February 15, 2007

The Context of a Web Page

Sometimes I try to find information about a product or an event, and I find pages that discuss about the product without providing any context: the official site, a press release, other reactions. In other occasions, I find old news: the product has morphed into something else, so my search for Writely won't produce information about the latest developments of Google Docs & Spreadsheets.

I think this is a good job for Google, that already matches ads with web pages. Google already has a product called Related Links, but you must place it on a website to see related news, videos, searches and pages. You'll also find "similar pages" for each search result, but these pages are almost the same for any page from a site and are derived from the link structure, and not from the actual content of a page.

It would be nice to have an extension or a gadget for Google Desktop that pulls all these related results on demand. There are solutions that promise to do that (pico and Y!Q come to my mind), but their performance is pretty disappointing.
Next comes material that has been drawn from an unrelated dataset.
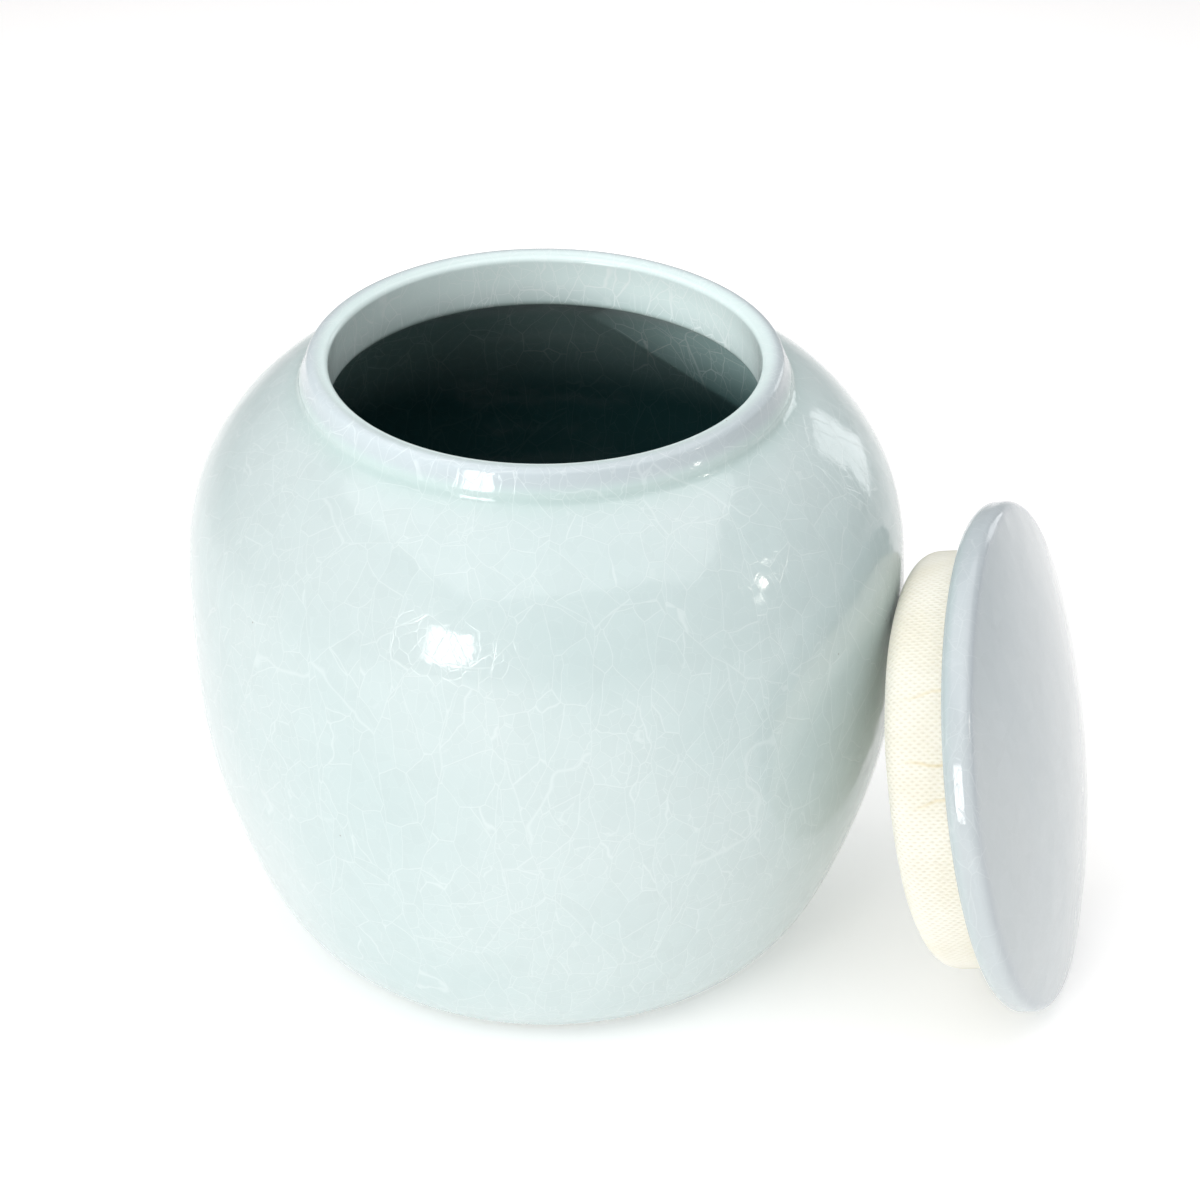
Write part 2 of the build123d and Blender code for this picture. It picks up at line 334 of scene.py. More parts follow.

Google understands the link structure of the web, so it can place a page into context, and also has the Applied Semantics technology that allows it to extract key themes of a page and discern ambiguous terms.

1 comment:

  1. They could mix it with ads to get the revenues. Sort of like in Gmail, where part of the sidebar are non-paid related links, others are AdWords. But on most pages, I don't have the need for these related links. Maybe the tool also need to do something else useful to be really useful, or maybe be activated per-page on click from the Google Toolbar.